Stephen Rothman is an Emeritus Professor of Physiology at the University of California, San Francisco. He has written three books devoted to the topic of limitations of the reductionist scientific enterprise in biology. Lessons from the Living Cell: The Limits of Reductionism (2002), was an evaluation of reductionism as a research strategy. Life Beyond Molecules and Genes: How our Adaptations Make us Alive (2009), was about reductionism as a means of explaining life, of determining whether something is living. And, The Paradox of Evolution: The Strange Relationship between Natural Selection and Reproduction (2015), discusses the adequacy of reductionism as an instrument of description for evolution. All three are unusual in that they concern points of view that many think are well settled.
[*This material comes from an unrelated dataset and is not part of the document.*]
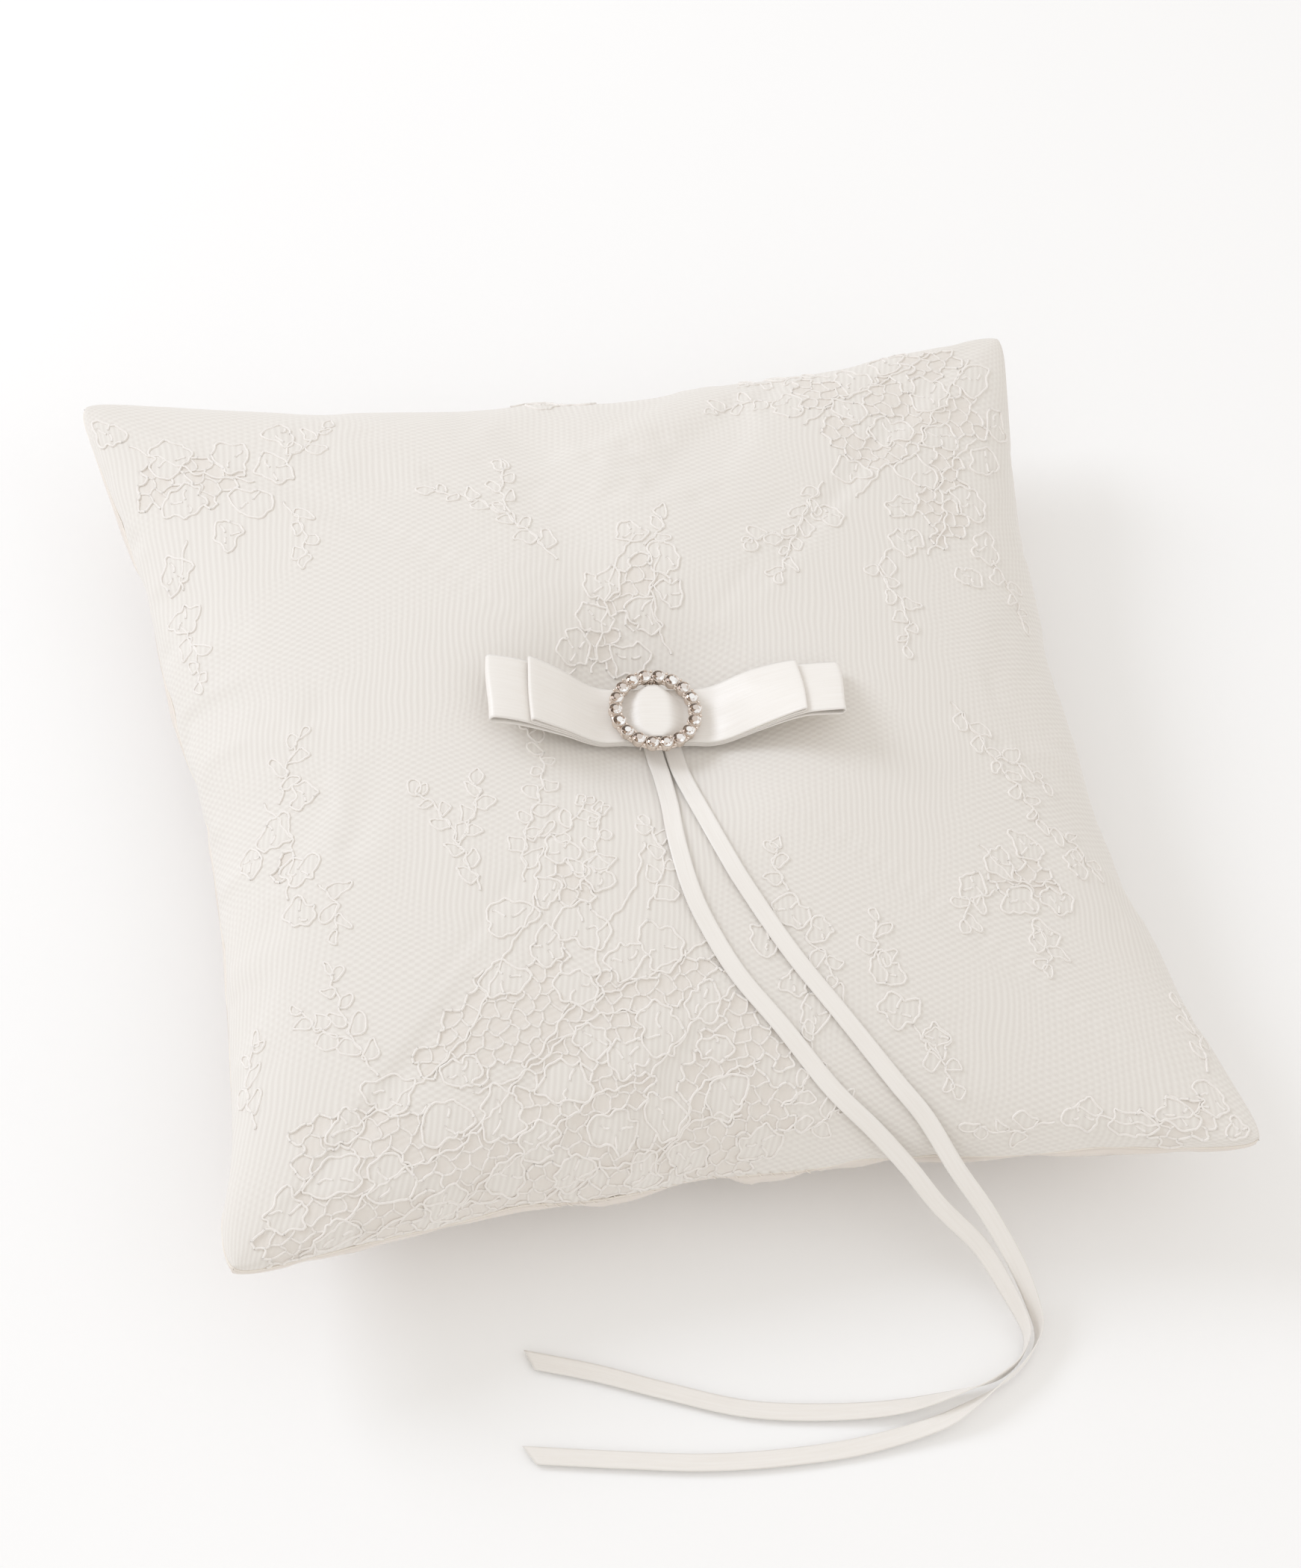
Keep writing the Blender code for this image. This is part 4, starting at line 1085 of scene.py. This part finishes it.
def foiled_glass():
    """Machine-cut glass on a foiled back, with painted reflections: each facet is painted its own
    light or dark, from dark brown through champagne to white.
    """
    material, tree, shader = start_material(
        "foil_backed_cut_glass", Metallic=0.75, Roughness=0.06, Coat_Weight=1.0,
        Coat_Roughness=0.02)
    facet = add_node(tree, "Attribute", attribute_name="facet")
    # Painted reflections: each facet's painted tone picks a colour from dark brown to white.
    painted_reflection_ramp = add_node(tree, "ValToRGB", {"Fac": facet.outputs["Fac"]})
    stops = painted_reflection_ramp.color_ramp.elements
    stops[0].position, stops[0].color = 0.0, colour("#54402F")
    stops[1].position, stops[1].color = 0.85, colour("#FFFFFF")
    middle = stops.new(0.45)
    middle.color = colour("#BBA18C")
    feed(shader, {"Base Color": painted_reflection_ramp})
    return material


def sewing_thread():
    """Spun polyester thread, ivory, with a soft twist."""
    return lace_cord("spun_polyester_thread", ("#E9E1D6", "#F6F0E8"))


def pale_floor():
    """White paper sweep, matt, with the least unevenness."""
    return grained("white_paper_sweep", {"Scale": 3.0}, ("#FAFAFA", "#FFFFFF"),
                   Roughness=0.9)[0]


# ---- cushion pieces
def build_cushion(thread):
    """The cushion's pieces by a short name: lace, panels, fibre and both stitch lines."""
    p, q = flat_grid(LACE_CELLS)
    face = front_face(p, q)
    normals = face_normals(face)
    threads, petal, net = build_lace_threads(p, q)
    face = face + (PETAL_RISE * petal - NET_SINK * net)[..., None] * normals
    cut = np.stack([p, q], axis=-1) / MM
    pieces = {"lace": mesh_piece("lace_front", face, grid_faces(*p.shape), lace_over_satin(),
                                 uv=cut, values={"petal": petal, "net": net})}
    p, q = flat_grid(SATIN_CELLS)
    cut = np.stack([p, q], axis=-1) / MM
    face = front_face(p, q)
    under = face - SATIN_DEPTH * face_normals(face)
    faces = grid_faces(*p.shape)
    # Front and back are one satin; the back's shades are painted darker: painted shade on the
    # underside.
    for name, points, quads, shades in (
            ("front", under, faces, ("#EDE6DC", "#F4EEE6")),
            ("back", back_face(p, q), faces[:, ::-1], ("#E4DBD2", "#EBE3DB"))):
        satin = bridal_satin(name + "_bridal_satin", shades)
        panel = mesh_piece(name + "_satin", points, quads, satin, uv=cut)
        pieces[name] = thicken(panel, SATIN_THICKNESS)
    pieces["fibre"] = build_fibre()
    pieces["seam"] = seam_stitches(thread)
    pieces["closing"] = closing_stitches(thread)
    return pieces, threads


def build_fibre():
    """The wad of fibre: both faces drawn in, and welded round the seam."""
    p, q = flat_grid(FIBRE_CELLS)
    p, q = p * FIBRE_SHRINK, q * FIBRE_SHRINK
    front, back = front_face(p, q), back_face(p, q)
    front = front - FIBRE_DEPTH * face_normals(front)
    back = back + FIBRE_DEPTH * face_normals(back)
    n = FIBRE_CELLS + 1
    edge = np.zeros((n, n), dtype=bool)
    edge[[0, -1], :] = edge[:, [0, -1]] = True
    front[edge] = 0.5 * (front + back)[edge]
    points, faces, _ = welded(front, back, edge)
    return mesh_piece("fibre_filling", points, faces, loose_fibre())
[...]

This new book deals with the vesicle theory, which explains the basic structure and function of cells, but about which there remain reasons to doubt. Rothman studied at the University of Pennsylvania in the 1950s and subsequently taught and carried out research as a professor at Harvard Medical School. From the early 1970's until his retirement he was a professor at the University of California, San Francisco.
Areas of Research / Professional Expertise
His research covered a wide range of topics from molecular to whole-animal biology. He and his colleagues published some 200 articles in scientific journals including Nature and Science. As a senior member of the faculty at two of the most prominent medical schools in the world, he was most well known for his pioneering studies on the transport of protein molecules across biological membranes. During the 1980s, he was responsible for developing life-science activities for a synchrotron at Lawrence Berkeley Laboratory. He founded and served as CEO, CSO and Chairman of the Board of Genteric Corporation, a small biotechnology company in the Bay Area that pursued innovative methods of gene therapy.
Oil painting, especially portraits, and classical piano. I should add I enjoy good food, movies, ballet, symphony, theater and all kinds of music from Bach to Bluegrass.